Hope the rest of you are feeling more rested and alert.

Going to try and have a nap now! :)

What I want MORE than being thin!

The thing I want more than to be thin, is to no longer be overweight. The same thing you say? I don’t think so.

I want to stop having that reason to put myself down.
I want to stop having a excuse for not achieving my dreams (i.e. if I was thin I could do that).
I want to stop feeling insecure in social situations.
I want to feel good when I go shopping, not sad or upset.
I want to be fit and healthy and able to run for the bus without dying for breath.

Don’t get me wrong, I know a lot of this happens on the inside and I do a pretty good job from day to day. I don’t HATE myself, I don’t beat myself up too often. But it does creep up once in awhile.

I want to lose the shame that has come with being overweight my whole adult life. People should not judge others, and I wish they didn’t, but I am tired of being judged or looked down on because I am overweight.

I’m so tired of this very heavy emotional load that carrying weight and food “issues” has. I’m ready to let this go. I’m ready for a new start!

I know that when I lose the weight my life won’t be perfect. I know that I will still have bad days, problems and things to deal with.

I’m okay with that.

I just want NEW things to deal with, and I want my “weight” to not be one of them anymore.

I KNOW that I will have to “manage” my weight for the rest of my life. I have accepted that now…finally. But I just want to get to a place where it no longer consumes my every thought. I guess for me, I hope being thinner means, being normal!

I’ll let you know what it’s like when I get there! :)

A bit angry because I was LIED TO!

I joined a diet group in December for some motivation and accountability.

The group was designed that part of the money from people joining was put into a “pot” and the prize goes to the “biggest loser” I guess, or the person who lost the most weight in the 3 months.

The leader kept letting people join and just said, they would have less time to lose the weight for the competition.

I was doing really well. I kind of know how the other group members were doing so I know that I was most likely going to win or at least get 2nd or 3rd. I’d lost the most, but it was based on % of body weight so some people smaller than me could lose less and still win.

Next week was supposed to be the big weigh-in. I lost 4 lbs this week and was really geared up to work hard this week and WIN!

AND THEN!!!!

She says she’s extending the group for 9 more weeks so people who just joined have more time to lose. This is so unfair.

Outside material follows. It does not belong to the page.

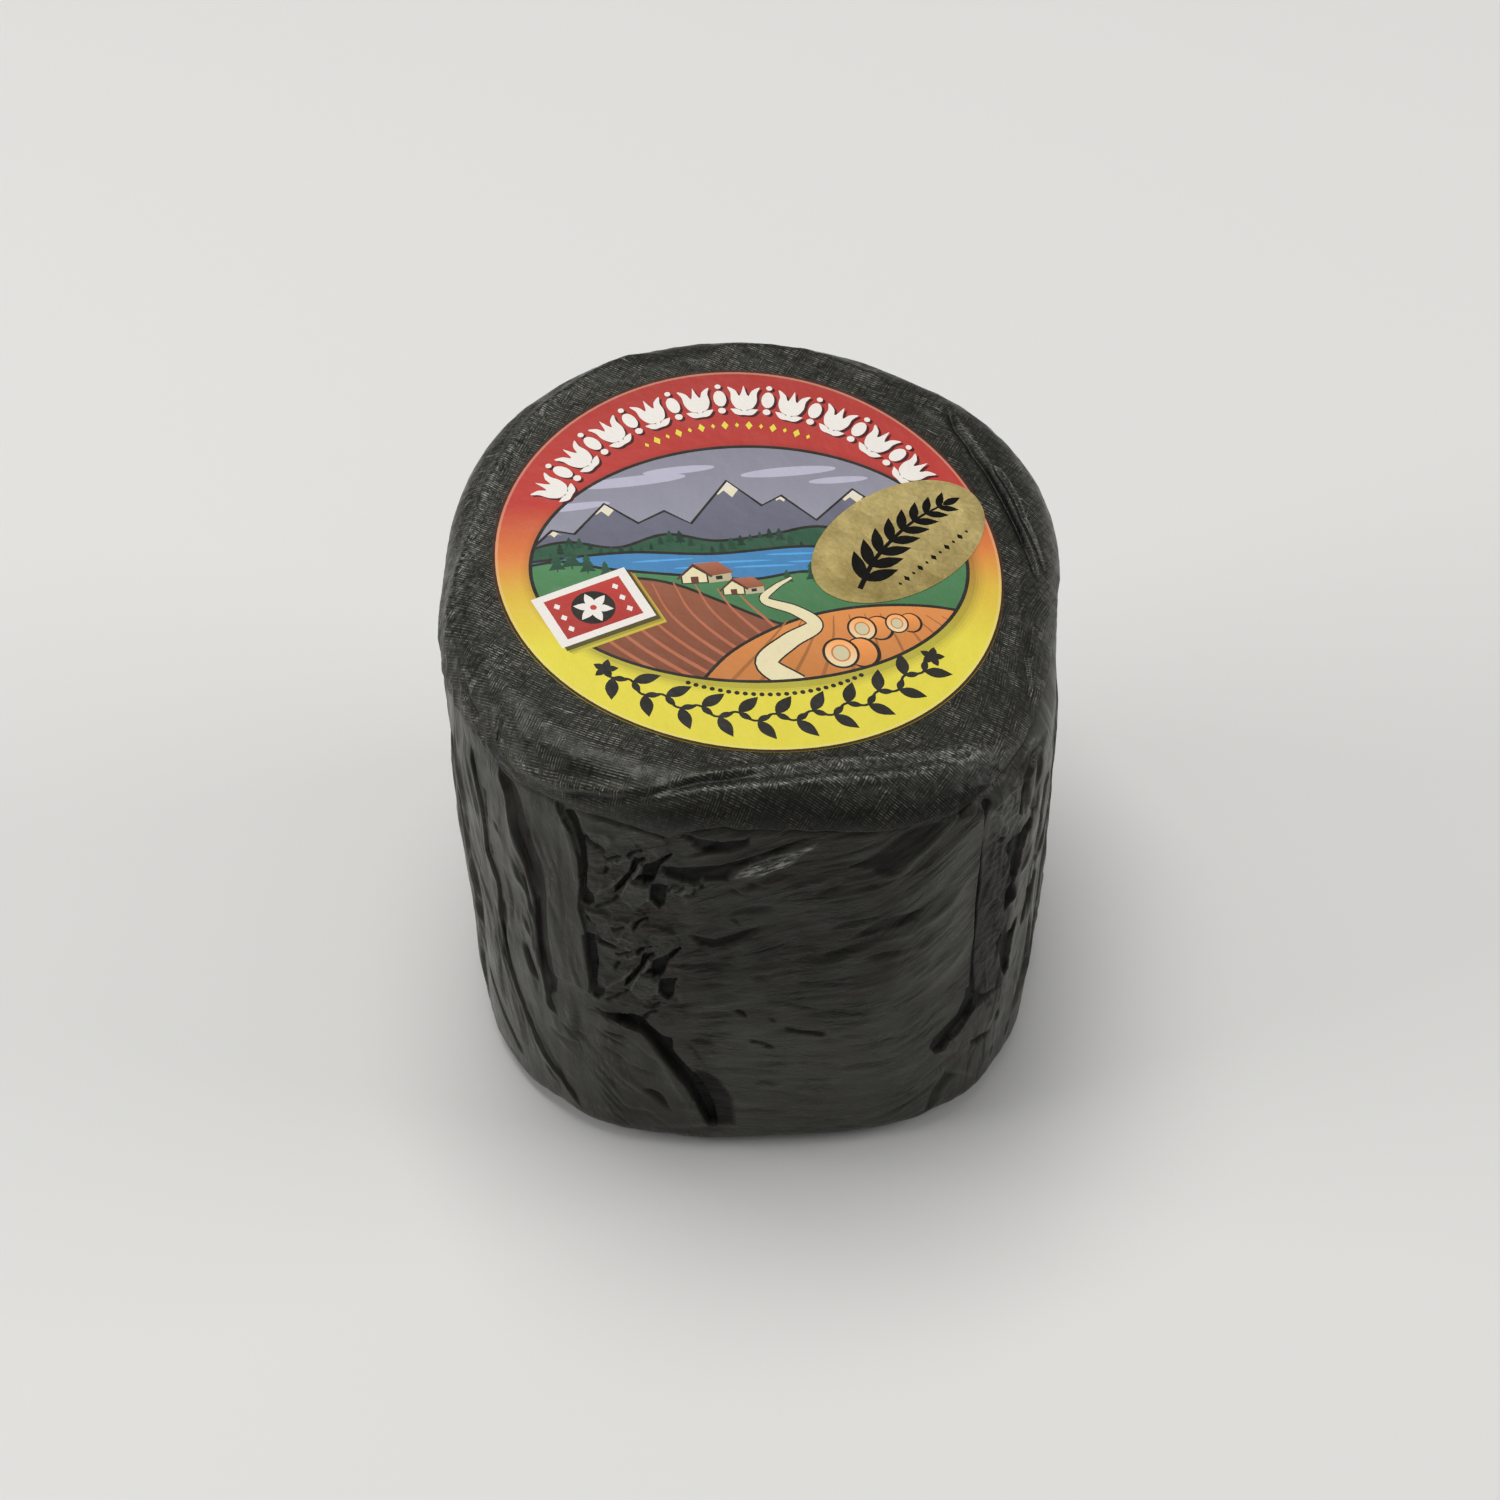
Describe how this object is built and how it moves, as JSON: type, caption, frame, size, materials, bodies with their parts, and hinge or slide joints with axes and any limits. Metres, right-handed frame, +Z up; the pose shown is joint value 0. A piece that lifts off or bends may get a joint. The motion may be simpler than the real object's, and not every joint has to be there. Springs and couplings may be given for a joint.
{
  "type": "foil-wrapped cheese wheel",
  "caption": "Tall round wheel of hard cheese shut in dark embossed foil, with a slanting top, a round paper label and an oval gold foil sticker.",
  "frame": {"origin": "middle of the flat base that the wheel stands on", "axes": "+Z up along the wheel's axis, -Y towards the lower edge of the label, +X towards the label's right"},
  "size_m": [0.1026, 0.1038, 0.0969],
  "materials": {
    "dark_foil": "dark laminated foil, embossed on the top and satin on the side",
    "printed_paper": "glossy printed label paper",
    "gold_foil": "satin gold foil sticker"
  },
  "bodies": {
    "root": {"wrapped_wheel": "dark_foil", "round_label": "printed_paper", "oval_sticker": "gold_foil"}
  },
  "joints": []
}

I was so mad. She said, “most of you just started, so otherwise, who would win?” and I said “ME!” and she said, “Oh, yeah, I guess you’re right!”.

I talked to her afterwards and she just made all these lame excuses and just backtracked on her word.

I’m so angry. All she runs this group for is a scam to sell herbalife products, she does not actually honour the original commitment or deal made.

BUT THE PLUS SIDE IS….

When I joined that group, I came home inspired and joined buddyslim and although the group itself has been of little help (aside from accountability of weigh-in’s), I am losing weight and it seems joining the group gave me the push I needed to make some real changes.

And I’m just going to have to let it go and focus on the fact that I have already WON, because I’m 14 lbs closer to where I want to be, a slimmer, healthier me!

And there is the happy ending! I’ll let you know if I “win” in 9 weeks!

Some success!

I’m glad I got my butt kicked yesterday. Today at weigh-in I am down 2.2lbs!
I’m glad I didn’t give up last week when I felt so discouraged.

So, for those buddies out there on a plateau. Just hang on. Don’t give up, don’t worry too much, don’t eat a whole chocolate cake out of anger and frustration. Just keep doing what you need to do (eat right, exercise, water) and the weight loss will come!

WE CAN DO IT! WE WILL DO IT!

Small favour. Kick my butt please!

I have to work out today. It’s only 5pm, so I still have time, but I have to get going.

Why am I hesitating. I have been waking up with a “cold” every morning, but then feel fine in an hour.

I’m okay now, I can work out.

So please buddies, help me out here. Give me some encouraging (or threatening :) ) words to get me to do my workout.

HELP BUDDIES!

Hanging in there!

Well some of you may have seen my meltdown post on Saturday (my weigh in day) called Crash and Burn. Thanks to all of you who supported and commented.

I’ve held on. I did not let that push me over the edge, run to binge, etc. I kept working out, eating right and holding on.

It’s me vs. the weight in this match and I’M GOING TO WIN!!!!!

Having a good week so far. Woke up with a bit of a cold and now I have monster cramps (PMS, but I’m on my period, so it MS I guess). I try to avoid meds when I can so had a camomile tea, but the cramps are coming back.

Still have to get the energy to do my workout today. I’ve been dizzy the last two workouts so have decided to do one, but a bit lighter, not trying to kill myself here (hear that Michelle, you may have tried to kill me with that workout plan, but I won’t die….just kidding!)

And so, just thought I’d check in, say HI to my buddies and hope you all have a good week. Let’s hope that this Saturday is a bit less dramatic than last Saturday.